E qui torniamo al montaggio, perché non si può dimenticare che questa rosa è stata allestita in un mese in cui le altre completavano la preparazione – e noi una preparazione vera, canonica, non l’abbiamo fatta. Siamo passati dalla sceneggiatura alle riprese troppo velocemente (e, aggiungerei, con pochi spiccioli), sicché ci sta che infortuni e cali di forma siano purtroppo la costante della nostra stagione.
Insomma, è corretto dire che siamo a quattro punti dal Lecce e ne abbiamo due in più del Como e della Spal, ma è pure sbagliato.

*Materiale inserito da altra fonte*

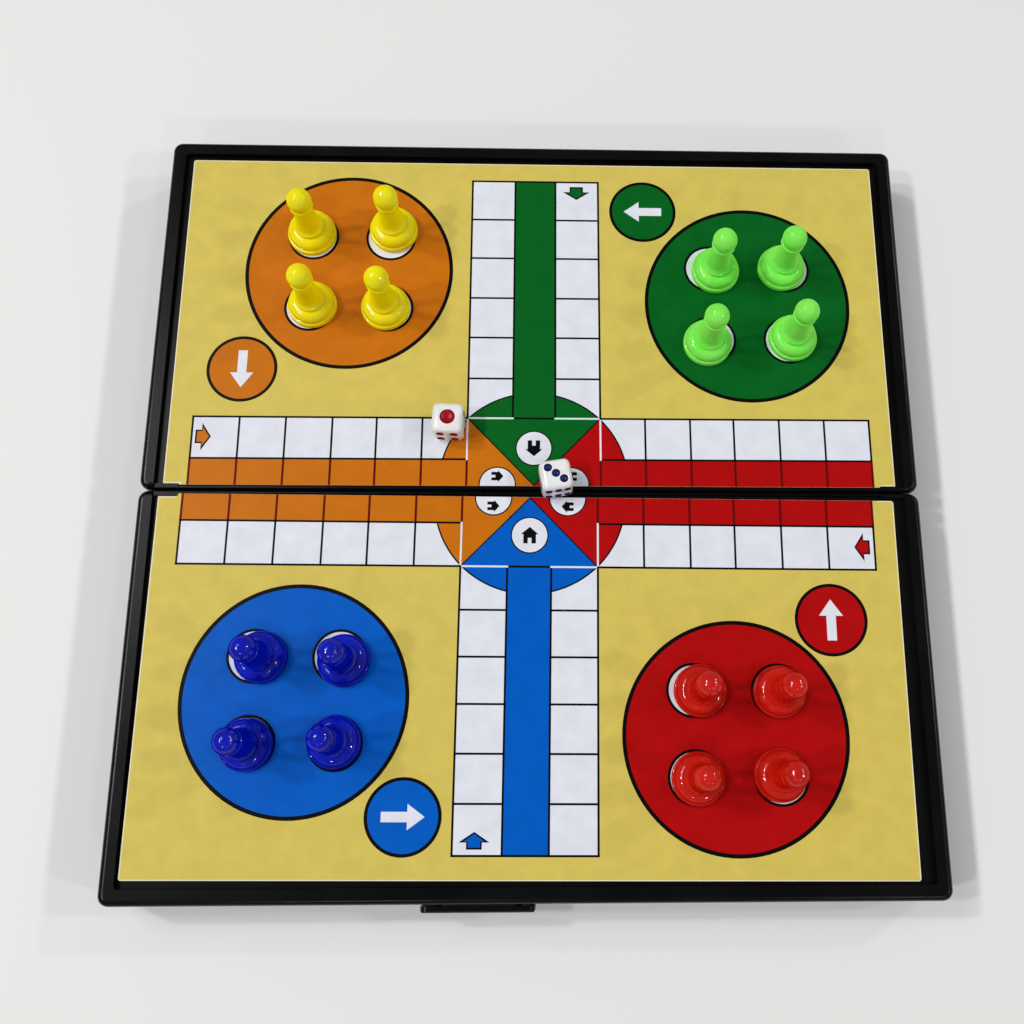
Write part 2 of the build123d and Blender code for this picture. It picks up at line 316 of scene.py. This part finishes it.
def spinProfile(bm, profile, turns):
    verts = [bm.verts.new((radius, 0, height)) for radius, height in profile]
    edges = [bm.edges.new(pair) for pair in zip(verts, verts[1:])]
    bmesh.ops.spin(
        bm, geom=verts + edges, cent=(0, 0, 0), axis=(0, 0, 1), angle=2 * pi, steps=turns, use_merge=True
    )
    bmesh.ops.remove_doubles(bm, verts=bm.verts, dist=0.002)
    bmesh.ops.recalc_face_normals(bm, faces=bm.faces)


def makePawnPlastic(colour):
    look = pawnColours[colour]
    settings = {
        "Roughness": pawnPlastic["roughness"],
        "IOR": pawnPlastic["ior"],
        "Subsurface Weight": look["inside"],
        "Subsurface Radius": look["light"][:3],
        "Subsurface Scale": pawnPlastic["spread"],
    }
    material, tree, shader = newMaterial(colour + "PawnPlastic", settings)
    swirl = addNoise(tree, pawnPlastic["swirl"], 3.0)
    varyColour(tree, shader, swirl, look["deep"], look["light"], 0.3, 0.7)
    fadeSpecular(tree, shader, **pawnPlastic["fade"])
    ripple = addNoise(tree, pawnPlastic["ripple"], 2.0)
    addBump(tree, shader, ripple, *pawnPlastic["bump"])
    return material


def standingPoint(node):  # the middle of its foot, in millimetres
    middle = centreOf(node)
    return middle.x, middle.y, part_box(node)[0][2] / mm


def makePawn(node, plastic):
    bm = bmesh.new()
    spinProfile(bm, pawnProfile(), pawnShape["turns"])
    bmesh.ops.translate(bm, vec=standingPoint(node), verts=bm.verts)
    pawn = finishPiece(node + "_turned", bm, [plastic], node)
    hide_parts(node)


def makeMagnet(magnet, node, ferriteMaterial):  # in the foot of the pawn that the node names
    s = magnetShape
    radius, rim, low, high = s["radius"], s["rim"], s["gap"], s["thickness"] - s["gap"]
    disc = [
        (0, low), (radius - rim, low), (radius, low + rim),
        (radius, s["thickness"] - rim), (radius - rim, high), (0, high),
    ]
    bm = bmesh.new()
    spinProfile(bm, disc, s["turns"])
    bmesh.ops.translate(bm, vec=standingPoint(node), verts=bm.verts)
    magnetPiece = finishPiece(magnet + "_disc", bm, [ferriteMaterial], node, smooth=False)
    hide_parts(magnet)


# dice
diceShape = {
    "size": 10.0,
    "edgeRound": 2.0,
    "pipGap": 2.2,  # from the middle of a face to its corner pips, along each side
    "pip": (1.35, 0.9),  # radius and depth of a dimple
    "oddPips": {1: (2.45, 1.1), 6: (1.25, 0.9)},  # the faces whose dimples differ, by their count
    "dimpleSegments": (40, 24),
    "sharpAngle": 35,
}
dicePlaces = {  # turn about the upright, then lean back off the low rim, both in degrees
    "die_one": {
        "turn": -2.5,
        "lean": 0,
        "faces": {"top": 1, "front": 4, "right": 2, "left": 5, "back": 3, "bottom": 6},
    },
    "die_two": {
        "turn": 10,
        "lean": 4.01,
        "faces": {"top": 3, "front": 6, "right": 5, "left": 2, "back": 1, "bottom": 4},
    },
}
faceTurns = {  # turns that bring an upward face to each side
    "top": Matrix.Identity(4),
    "bottom": Matrix.Rotation(pi, 4, "X"),
    "front": Matrix.Rotation(pi / 2, 4, "X"),
    "back": Matrix.Rotation(-pi / 2, 4, "X"),
    "right": Matrix.Rotation(pi / 2, 4, "Y"),
    "left": Matrix.Rotation(-pi / 2, 4, "Y"),
}
pipSpots = {
    1: [(0, 0)],
    2: [(-1, 1), (1, -1)],
    3: [(-1, 1), (0, 0), (1, -1)],
    4: [(-1, 1), (1, 1), (-1, -1), (1, -1)],
    5: [(-1, 1), (1, 1), (0, 0), (-1, -1), (1, -1)],
    6: [(-1.38, 1), (0, 1), (1.38, 1), (-1.38, -1), (0, -1), (1.38, -1)],
}
redFaces = (1, 4)
pipColours = {"redPip": srgb(156, 4, 22), "bluePip": srgb(14, 14, 94)}


def makeDiePlastic():
    settings = {"IOR": 1.5, "Subsurface Weight": 0.15, "Subsurface Scale": 0.002, "Coat Weight": 0.4}
    material, tree, shader = newMaterial("diePlastic", settings)
    cloud = addNoise(tree, 220, 3.0)
    varyColour(tree, shader, cloud, srgb(238, 238, 236), srgb(250, 250, 248))
    varyRoughness(tree, shader, cloud, 0.16, 0.26)
    return material


def makePipPaint(name, colour):
    material, tree, shader = newMaterial(name, {"IOR": 1.5, "Specular IOR Level": 0.3})
    cloud = addNoise(tree, 900, 3.0)
    varyColour(tree, shader, cloud, tinted(colour, 0.85), tinted(colour, 1.1))
    varyRoughness(tree, shader, cloud, 0.25, 0.4)
    return material


def addDimple(bm, side, count, spot, materialIndex):
    s = diceShape
    radius, depth = s["oddPips"].get(count, s["pip"])
    ball = (radius ** 2 + depth ** 2) / (2 * depth)  # the ball that presses this dimple
    place = Vector((spot[0] * s["pipGap"], spot[1] * s["pipGap"], s["size"] / 2 + ball - depth))
    matrix = faceTurns[side] @ Matrix.Translation(place)
    around, upwards = s["dimpleSegments"]
    made = bmesh.ops.create_uvsphere(
        bm, u_segments=around, v_segments=upwards, radius=ball, matrix=matrix
    )
    for face in {face for vert in made["verts"] for face in vert.link_faces}:
        face.material_index = materialIndex


def cutWith(target, cutter):
    cut = target.modifiers.new("dimples", "BOOLEAN")
    cut.operation = "DIFFERENCE"
    cut.solver = "EXACT"
    cut.object = cutter
    graph = bpy.context.evaluated_depsgraph_get()
    mesh = bpy.data.meshes.new_from_object(target.evaluated_get(graph))
    target.modifiers.clear()
    target.data = mesh
    bpy.data.objects.remove(cutter)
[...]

L’unica cosa vera è che il Cosenza ha undici punti e che undici punti, dopo otto giornate, sono un tesoro. Potrei sbagliarmi, ma credo che sarà una stagione di alti e bassi imprevedibili – e noi, a Cosenza, siamo maestri nel trasformare i bassi in n’a simu appattata e gli alti in stannu saglimu. Invece sia gli alti che i bassi saranno incomprensibili se non rimettiamo al centro del nostro montaggio le lacrime di Lignano – lacrime piante ognuno a casa sua, perché gli stadi erano pure chiusi. Senza il marciapiede, insomma, Vivian non avrebbe mai ricevuto da Edward un mazzo di rose in cima alle scale antincendio.
Un altro che dovrà fare un grosso lavoro al montaggio è Zaffaroni, atteso da un poker di partite molto toste: Benevento in trasferta, Ternana in casa, Lecce fuori e il derby con la Reggina. Mi stupirei se riuscissimo a fare più di quattro punti. Ma non lo escluderei neppure. Ed è per questo che mi ritrovo a tessere oggi l’elogio del montaggio. Perché qualsiasi cosa accada dipenderà dalla nostra capacità di essere i registi del montaggio di questa stagione.